Assateague Island is on the Atlantic flyway. Over 200 species of birds have been sighted here - from gulls to herons, egrets to eagles, even endangered peregrine falcons and snowy owls. Those most prevalent include osprey, herons, egrets, sandpipers, shorebirds, ducks, geese and other waterfowl.
Both whitetail and sika deer live on the island, although there is little competition between the two.
Sika deer originated in Asia and were brought to the island in 1923. They are more closely related to elk than our native whitetail. Sika prefer the thick marshlands to the more wooded areas that the whitetail inhabit. They reach heights of 2½ - 3 feet, can weigh between 70-90 pounds, and can make ten different sounds!
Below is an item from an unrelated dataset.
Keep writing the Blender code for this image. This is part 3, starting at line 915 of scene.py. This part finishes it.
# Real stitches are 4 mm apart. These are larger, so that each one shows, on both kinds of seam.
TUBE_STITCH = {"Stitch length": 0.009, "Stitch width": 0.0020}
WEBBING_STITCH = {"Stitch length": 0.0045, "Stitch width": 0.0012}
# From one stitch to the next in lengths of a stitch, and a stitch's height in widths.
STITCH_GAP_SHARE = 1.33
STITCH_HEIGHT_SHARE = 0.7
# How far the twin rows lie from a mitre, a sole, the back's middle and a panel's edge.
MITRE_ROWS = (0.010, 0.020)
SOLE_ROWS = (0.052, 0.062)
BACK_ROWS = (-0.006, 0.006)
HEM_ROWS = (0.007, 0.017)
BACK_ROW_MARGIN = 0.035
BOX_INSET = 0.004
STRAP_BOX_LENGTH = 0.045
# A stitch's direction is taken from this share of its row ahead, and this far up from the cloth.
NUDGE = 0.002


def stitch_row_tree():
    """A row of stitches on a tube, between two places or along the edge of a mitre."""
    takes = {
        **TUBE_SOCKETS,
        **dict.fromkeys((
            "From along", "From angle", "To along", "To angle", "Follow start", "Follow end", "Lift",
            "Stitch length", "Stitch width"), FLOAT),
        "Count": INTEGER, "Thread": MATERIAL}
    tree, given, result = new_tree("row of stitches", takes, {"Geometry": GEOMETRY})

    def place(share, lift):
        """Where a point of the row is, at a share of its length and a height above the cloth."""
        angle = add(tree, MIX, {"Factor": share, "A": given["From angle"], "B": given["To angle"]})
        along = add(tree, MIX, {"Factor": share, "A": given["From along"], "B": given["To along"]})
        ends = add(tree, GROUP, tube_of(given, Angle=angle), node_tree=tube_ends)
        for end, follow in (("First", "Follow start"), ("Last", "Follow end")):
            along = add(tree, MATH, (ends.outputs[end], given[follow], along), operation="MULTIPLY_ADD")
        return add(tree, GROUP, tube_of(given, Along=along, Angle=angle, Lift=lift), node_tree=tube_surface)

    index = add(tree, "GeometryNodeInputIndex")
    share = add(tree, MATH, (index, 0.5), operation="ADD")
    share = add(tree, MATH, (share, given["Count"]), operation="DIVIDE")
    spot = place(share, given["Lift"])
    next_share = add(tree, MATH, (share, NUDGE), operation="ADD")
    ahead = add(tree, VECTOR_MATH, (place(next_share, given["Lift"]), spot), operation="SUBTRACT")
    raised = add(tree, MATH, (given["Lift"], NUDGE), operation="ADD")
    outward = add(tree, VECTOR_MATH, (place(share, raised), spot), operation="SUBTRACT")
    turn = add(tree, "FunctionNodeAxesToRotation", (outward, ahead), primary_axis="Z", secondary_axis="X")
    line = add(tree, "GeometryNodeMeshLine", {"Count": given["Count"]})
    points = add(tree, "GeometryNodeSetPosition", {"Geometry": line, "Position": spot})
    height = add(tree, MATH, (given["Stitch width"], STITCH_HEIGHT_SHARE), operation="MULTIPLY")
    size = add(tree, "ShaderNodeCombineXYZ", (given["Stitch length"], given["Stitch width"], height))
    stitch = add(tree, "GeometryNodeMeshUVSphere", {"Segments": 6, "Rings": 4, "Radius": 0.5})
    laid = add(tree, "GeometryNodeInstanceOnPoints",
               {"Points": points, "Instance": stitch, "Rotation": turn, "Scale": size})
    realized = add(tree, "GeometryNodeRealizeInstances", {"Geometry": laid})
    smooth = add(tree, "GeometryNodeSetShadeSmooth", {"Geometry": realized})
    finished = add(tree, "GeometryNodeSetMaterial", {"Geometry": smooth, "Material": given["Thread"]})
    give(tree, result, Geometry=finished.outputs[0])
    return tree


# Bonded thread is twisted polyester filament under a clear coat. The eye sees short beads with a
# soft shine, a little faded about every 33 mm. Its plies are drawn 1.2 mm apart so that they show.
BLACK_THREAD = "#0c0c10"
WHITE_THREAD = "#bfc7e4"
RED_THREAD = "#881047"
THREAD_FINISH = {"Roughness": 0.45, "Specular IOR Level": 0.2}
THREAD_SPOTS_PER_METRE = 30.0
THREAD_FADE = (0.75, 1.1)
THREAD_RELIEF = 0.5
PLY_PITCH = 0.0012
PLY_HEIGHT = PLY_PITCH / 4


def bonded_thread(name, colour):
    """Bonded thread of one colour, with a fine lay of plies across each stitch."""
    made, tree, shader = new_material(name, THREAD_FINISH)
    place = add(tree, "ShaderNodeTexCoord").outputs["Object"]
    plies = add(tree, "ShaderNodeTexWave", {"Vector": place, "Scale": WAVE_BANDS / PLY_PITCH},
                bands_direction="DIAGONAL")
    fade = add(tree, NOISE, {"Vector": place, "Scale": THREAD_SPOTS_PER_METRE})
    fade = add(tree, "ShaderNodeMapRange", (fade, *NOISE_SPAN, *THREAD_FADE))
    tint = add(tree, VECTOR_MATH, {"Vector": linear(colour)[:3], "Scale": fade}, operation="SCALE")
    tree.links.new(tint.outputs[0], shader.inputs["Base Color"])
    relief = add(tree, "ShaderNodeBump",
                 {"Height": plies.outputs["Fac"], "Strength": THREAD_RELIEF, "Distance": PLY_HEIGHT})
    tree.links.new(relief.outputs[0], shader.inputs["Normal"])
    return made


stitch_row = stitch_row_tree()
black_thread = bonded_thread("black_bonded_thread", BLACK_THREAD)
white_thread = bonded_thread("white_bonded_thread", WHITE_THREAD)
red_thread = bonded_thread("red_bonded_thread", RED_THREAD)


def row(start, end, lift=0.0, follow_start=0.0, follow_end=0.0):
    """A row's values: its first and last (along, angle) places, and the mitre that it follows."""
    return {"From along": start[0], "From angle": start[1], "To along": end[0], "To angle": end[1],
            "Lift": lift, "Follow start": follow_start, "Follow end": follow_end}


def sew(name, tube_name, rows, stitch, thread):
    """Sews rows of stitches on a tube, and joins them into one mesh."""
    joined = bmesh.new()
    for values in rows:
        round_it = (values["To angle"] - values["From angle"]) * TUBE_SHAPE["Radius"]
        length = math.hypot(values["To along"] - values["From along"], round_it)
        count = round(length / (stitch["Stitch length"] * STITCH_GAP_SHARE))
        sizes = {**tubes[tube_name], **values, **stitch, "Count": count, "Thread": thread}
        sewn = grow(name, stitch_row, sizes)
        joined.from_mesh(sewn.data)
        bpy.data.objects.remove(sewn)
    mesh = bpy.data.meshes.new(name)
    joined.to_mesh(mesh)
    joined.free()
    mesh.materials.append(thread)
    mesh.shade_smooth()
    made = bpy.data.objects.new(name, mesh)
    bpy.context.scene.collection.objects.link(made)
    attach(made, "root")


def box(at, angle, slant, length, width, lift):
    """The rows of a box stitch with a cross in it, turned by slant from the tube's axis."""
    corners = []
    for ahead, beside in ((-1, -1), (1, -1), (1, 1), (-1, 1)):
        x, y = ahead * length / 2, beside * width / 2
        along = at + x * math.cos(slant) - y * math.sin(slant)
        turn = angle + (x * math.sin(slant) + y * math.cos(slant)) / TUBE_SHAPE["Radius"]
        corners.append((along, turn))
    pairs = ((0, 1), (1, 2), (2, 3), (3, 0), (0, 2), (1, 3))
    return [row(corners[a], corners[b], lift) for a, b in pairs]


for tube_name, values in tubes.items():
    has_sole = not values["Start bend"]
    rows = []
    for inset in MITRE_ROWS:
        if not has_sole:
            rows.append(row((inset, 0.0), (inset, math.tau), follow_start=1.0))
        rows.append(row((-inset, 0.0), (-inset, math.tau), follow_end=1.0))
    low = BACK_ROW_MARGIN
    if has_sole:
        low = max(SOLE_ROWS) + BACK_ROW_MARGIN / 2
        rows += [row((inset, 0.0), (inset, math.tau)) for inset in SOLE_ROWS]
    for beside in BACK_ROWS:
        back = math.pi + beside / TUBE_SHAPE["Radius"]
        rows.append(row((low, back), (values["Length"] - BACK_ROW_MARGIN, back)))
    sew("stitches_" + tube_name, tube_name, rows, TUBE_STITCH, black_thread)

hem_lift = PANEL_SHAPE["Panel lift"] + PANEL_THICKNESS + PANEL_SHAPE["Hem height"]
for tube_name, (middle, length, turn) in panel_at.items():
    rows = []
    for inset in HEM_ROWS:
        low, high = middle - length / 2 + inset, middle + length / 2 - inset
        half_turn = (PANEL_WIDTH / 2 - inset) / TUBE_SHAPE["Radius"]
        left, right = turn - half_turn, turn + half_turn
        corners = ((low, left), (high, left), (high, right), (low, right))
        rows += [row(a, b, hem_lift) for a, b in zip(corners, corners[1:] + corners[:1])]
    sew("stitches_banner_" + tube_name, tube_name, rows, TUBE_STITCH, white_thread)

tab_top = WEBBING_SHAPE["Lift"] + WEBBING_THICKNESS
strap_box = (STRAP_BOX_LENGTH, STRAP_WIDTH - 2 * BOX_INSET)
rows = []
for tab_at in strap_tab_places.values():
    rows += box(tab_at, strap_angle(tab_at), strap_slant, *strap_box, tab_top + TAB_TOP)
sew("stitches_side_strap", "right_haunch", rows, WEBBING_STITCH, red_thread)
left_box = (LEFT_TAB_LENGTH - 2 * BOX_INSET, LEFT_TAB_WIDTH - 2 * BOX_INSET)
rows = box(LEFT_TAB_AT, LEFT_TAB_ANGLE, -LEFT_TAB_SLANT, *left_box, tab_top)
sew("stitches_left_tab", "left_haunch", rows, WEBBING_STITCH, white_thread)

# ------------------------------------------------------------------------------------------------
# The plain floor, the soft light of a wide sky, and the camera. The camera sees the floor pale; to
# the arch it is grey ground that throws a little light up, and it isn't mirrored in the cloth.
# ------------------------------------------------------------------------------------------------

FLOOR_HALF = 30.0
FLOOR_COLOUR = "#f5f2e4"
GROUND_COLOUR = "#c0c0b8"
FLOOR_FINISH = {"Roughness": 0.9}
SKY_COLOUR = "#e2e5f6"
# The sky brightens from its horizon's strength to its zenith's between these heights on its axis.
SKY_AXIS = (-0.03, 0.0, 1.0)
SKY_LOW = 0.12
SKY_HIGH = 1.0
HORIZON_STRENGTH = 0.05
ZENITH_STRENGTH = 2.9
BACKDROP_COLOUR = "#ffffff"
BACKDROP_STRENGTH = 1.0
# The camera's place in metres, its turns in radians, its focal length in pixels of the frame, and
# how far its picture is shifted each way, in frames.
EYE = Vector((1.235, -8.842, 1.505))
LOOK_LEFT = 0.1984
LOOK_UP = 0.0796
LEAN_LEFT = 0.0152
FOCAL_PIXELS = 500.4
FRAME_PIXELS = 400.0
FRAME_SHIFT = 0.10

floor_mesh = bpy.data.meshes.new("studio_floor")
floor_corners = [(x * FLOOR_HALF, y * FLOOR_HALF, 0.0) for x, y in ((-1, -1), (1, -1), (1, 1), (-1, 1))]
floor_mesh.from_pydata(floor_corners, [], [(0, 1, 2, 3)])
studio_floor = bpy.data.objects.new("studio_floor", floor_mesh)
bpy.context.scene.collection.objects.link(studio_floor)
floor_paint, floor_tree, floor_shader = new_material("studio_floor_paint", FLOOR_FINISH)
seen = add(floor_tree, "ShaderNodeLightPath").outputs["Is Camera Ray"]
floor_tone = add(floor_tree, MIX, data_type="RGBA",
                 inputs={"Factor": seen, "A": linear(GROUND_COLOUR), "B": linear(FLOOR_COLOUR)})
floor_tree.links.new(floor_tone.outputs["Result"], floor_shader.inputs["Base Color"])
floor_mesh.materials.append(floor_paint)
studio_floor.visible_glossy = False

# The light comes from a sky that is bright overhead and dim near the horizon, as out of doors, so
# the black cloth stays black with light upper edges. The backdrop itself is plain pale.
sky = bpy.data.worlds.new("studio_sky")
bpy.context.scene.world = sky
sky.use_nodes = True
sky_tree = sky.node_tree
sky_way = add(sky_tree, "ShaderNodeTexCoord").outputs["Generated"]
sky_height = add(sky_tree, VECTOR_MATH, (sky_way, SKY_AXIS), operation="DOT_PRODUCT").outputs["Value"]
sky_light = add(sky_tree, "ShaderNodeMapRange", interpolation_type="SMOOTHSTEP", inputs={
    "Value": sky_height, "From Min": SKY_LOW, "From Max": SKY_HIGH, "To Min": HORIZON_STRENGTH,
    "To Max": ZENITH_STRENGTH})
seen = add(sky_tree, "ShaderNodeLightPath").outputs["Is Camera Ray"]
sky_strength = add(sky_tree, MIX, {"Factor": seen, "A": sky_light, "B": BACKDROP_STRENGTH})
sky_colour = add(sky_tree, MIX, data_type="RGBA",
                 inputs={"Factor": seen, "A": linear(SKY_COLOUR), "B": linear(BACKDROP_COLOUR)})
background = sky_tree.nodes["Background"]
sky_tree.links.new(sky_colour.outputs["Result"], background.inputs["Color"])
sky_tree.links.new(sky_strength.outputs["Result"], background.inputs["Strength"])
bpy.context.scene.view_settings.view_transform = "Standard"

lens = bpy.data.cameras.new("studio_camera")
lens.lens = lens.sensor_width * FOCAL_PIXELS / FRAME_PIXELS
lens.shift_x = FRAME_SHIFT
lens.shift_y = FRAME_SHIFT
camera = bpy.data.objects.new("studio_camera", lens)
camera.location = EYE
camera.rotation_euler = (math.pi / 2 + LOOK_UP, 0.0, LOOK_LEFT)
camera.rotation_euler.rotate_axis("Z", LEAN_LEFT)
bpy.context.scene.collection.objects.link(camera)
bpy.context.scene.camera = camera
The ocean and bay surrounding the island teem with life. Dolphins are often seen frolicking in the waves of the ocean. Flounder, spot, sea trout, puffer, rockfish, croaker, red drum and bluefish are residents, and marlin and tuna can be found in deeper water offshore. Seals, whales, sand sharks and sea turtles have washed up on the shore. Staff at Assateague work with the National Aquarium in Baltimore and Oxford Labs when a beaching occurs – whether the animal is alive or not.
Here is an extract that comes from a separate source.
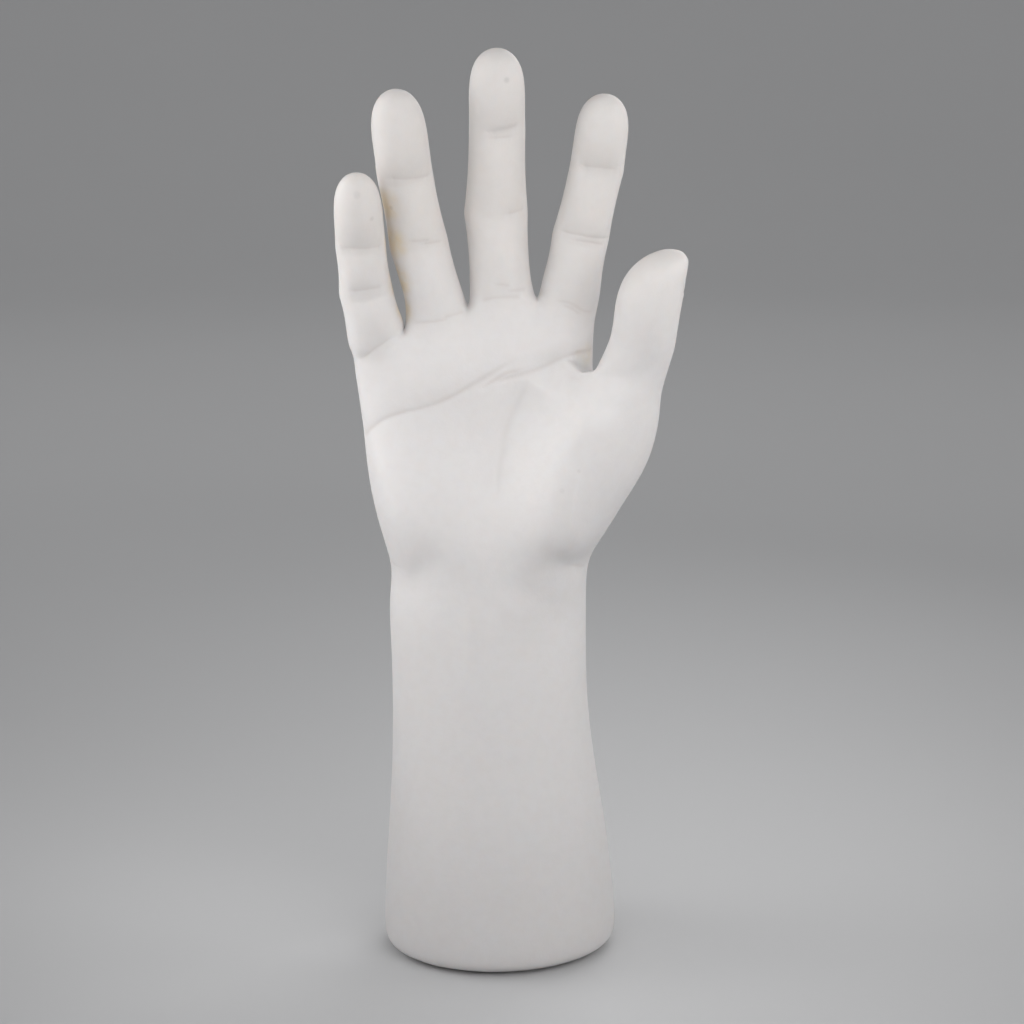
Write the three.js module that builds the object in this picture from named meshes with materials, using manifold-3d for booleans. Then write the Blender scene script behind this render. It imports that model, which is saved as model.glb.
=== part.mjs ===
// Display mannequin hand: a hollow moulded right hand and forearm that stands on its closed foot,
// with sand ballast in the foot and the push-in bung that closes the filling hole underneath.
// Millimetres, +Z up, palm toward -Y, thumb toward +X.

import * as THREE from 'three';
import { mergeVertices } from 'three/addons/utils/BufferGeometryUtils.js';
import Module from 'manifold-3d';

// Moulded skin
const wall = 3;
const clearance = 0.3;

// Foot: an oval turned a little, with a rounded lower edge
const footWidth = 86;
const footDepth = 75;
const footTurn = 10;
const footEdge = 8;

// Height of the wrist above the foot. The foot and forearm hang from it, and the hand stands on it.
const wristHeight = 142;

// Forearm sections: share of the way up to the wrist, left and right edge, front and back, turn in degrees
const forearmSections = [
  { up: 0.211, left: -42.2, right: 41.1, front: -36, back: 36, turn: 9 },
  { up: 0.366, left: -40.7, right: 38, front: -33, back: 33, turn: 7 },
  { up: 0.51, left: -39.6, right: 34.6, front: -29, back: 29, turn: 5 },
  { up: 0.66, left: -39.2, right: 32.1, front: -26, back: 26.5, turn: 3 },
  { up: 0.8, left: -39.5, right: 31.4, front: -24, back: 24.5, turn: 2 },
  { up: 0.92, left: -40, right: 31.3, front: -23, back: 23, turn: 1 },
];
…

Summer visitors can see horseshoe crabs, terrapins, seahorses, spider crabs, flounder, eel, blue crabs, hogchoker, pufferfish, spiny boxfish, lookdown, mud snails, silversides, box turtles, surf clams, mud turtles, sea stars, mummichog, killifish, quahog, bay and sea scallops, perch, glass shrimp, and sea cucumbers, to name a few.
Assateague Island is known as a place where wild horses roam freely. Visitors can see horses grazing in the marshes or up on the beach looking for a breeze to escape the heat of summer. Horses are safely viewed from a distance of at least a bus length (or 40 feet). Getting too close puts humans and horses into dangerous situations and is illegal. Always secure your food and keep it away from the horses by storing in your vehicle and using zippered bags and coolers with nylon straps when you do bring food to the beach. When taking photographs, always keep a safe distance (at least 40 feet away) and give horses their space. They can be unpredictable and may make sudden movements including charging, biting, and kicking. Let’s all work together to keep the “wild” in wildlife at Assateague State Park!